In Jones v. Rossner 2020 BCSC 2056, the 42 year-old female injured claimant suffered injuries in a motor vehicle accident when the vehicle she was driving was rear-ended without any prior warning.  Before the collision, she was in good health both physically and emotionally.  She regularly attended the gym and worked with a personal trainer.  She also enjoyed bike riding and golf along with several sedentary activities. She worked full-time in clothing sales where her responsibilities included selling wholesale clothing lines to retail outlets.

Immediately following the motor vehicle accident, the injured claimant experienced a headache, nausea and anxiety.  She also felt shaky and confused.  At trial, she testified about the significant change in her physical and psychological condition.  After the motor vehicle accident, she suffered headaches, intermittent pain, depression, anxiety, irritability, emotional fragility, and some impairment of her family, marital, and social relationships.  She also perceives a reduction in her cognitive abilities. Her cognitive symptoms included fatigue, slow thinking, memory lapses, lack of concentration, light and sound sensitivity, depressed mood, tearfulness, dizziness, and feeling overwhelmed.  Overall, she felt that her ability to work was negatively impacted and she was no longer able to enjoy her various recreational activities like she did previously.

Several medical experts testified regarding her injuries.  A neurologist testified that the injured claimant suffered a concussion also known as a mild traumatic brain injury in the collision.  This diagnosis was made based on her loss of consciousness at the time of the motor vehicle accident, as well as her confusion, vomiting shortly after the collision and segmented recall of the events immediately following the collision.  The expert also observed her cognitive issues which were apparent right after the motor vehicle accident.  As time progressed, she developed symptoms of post-concussion syndrome.  These symptoms included decreased memory, concentration, and attention span; decreased interest in socializing; photophobia; phonophobia; irritability; mood swings; anger outbursts; disturbed sleep pattern; inability to concentrate on the computer; generalized slowness of thinking; decreased ability to make decisions; multitasking difficulties; being overwhelmed in certain environments; decreased libido; decreased self-confidence; decreased self-esteem; and symptoms of anxiety. While her symptoms improved over time, they had not yet resolved by the time of trial.  The effects of the concussion contributed to her ongoing cognitive complaints.  The neurologist was of the opinion that the injured claimant was partially disabled due to ongoing residual effects of the physical injuries she sustained in the motor vehicle accident. While further improvement was expected with treatment, the neurologist opined that full recovery was not expected and that she would be left with permanent symptoms into the future.

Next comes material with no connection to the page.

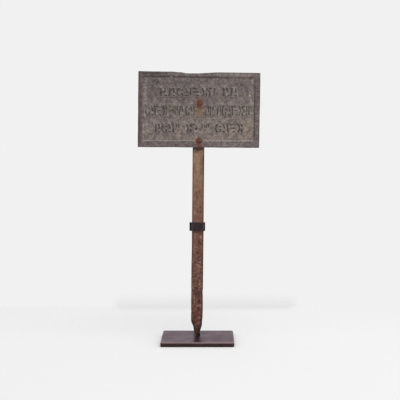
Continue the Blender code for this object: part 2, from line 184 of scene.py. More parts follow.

In awarding $150,000.00 for pain and suffering (non-pecuniary damages), the trial judge stated:

[67]         I accept that Ms. Beckman was in good health physically, mentally, and emotionally prior to the Accident.  She managed a wide array of responsibilities concurrently.  She worked full time, was primarily responsible for the childcare of her two daughters, and did most of the housekeeping and cooking for her family.  Ms. Beckman was also quite active prior to the Accident.  She exercised regularly both at a gym and with a trainer, played golf, and frequently rode her bike.  She enjoyed baking, entertaining large groups of family and colleagues, and she was an avid reader.  She was sharp, energetic, and high functioning. 

[68]         After the Accident, Ms. Beckman’s life changed significantly.  She lacks confidence in her abilities and struggles to maintain her daily responsibilities.  She suffers from frequent headaches, anxiety, sleep interruptions, and cognitive symptoms that she describes as brain fog.  She also has ongoing pain in her upper shoulder and the left side of her neck. 

[69]         Her work takes longer because she needs frequent breaks.  She avoids complex tasks such as completing tax returns.  In the period following the Accident, Mr. Jones described Ms. Beckman’s failure to complete expense reports in a timely manner.  She had no difficulty with this type of task prior to the Accident. 

[70]         Ms. Beckman now relies significantly on her family to assist with many of the household tasks she previously performed on her own but this work is no longer completed to her previous standards.  She is able to do most household tasks but with pacing and at a lower level of intensity than before the Accident. 

[71]         Ms. Beckman and Mr. Jones rarely entertain, she no longer bakes, and is unable to concentrate on reading.  She is unable to exercise because doing so induces headaches and the symptoms she describes as brain fog.  It also exasperates the pain in the left side of her neck and left shoulder. Ms. Beckman is also no longer able to play golf, a sport she thoroughly enjoyed and played often with her family.  The ongoing symptoms caused by the Accident have significantly affected Ms. Beckman’s work, household and recreational activities. In general, her outlook and confidence have deteriorated.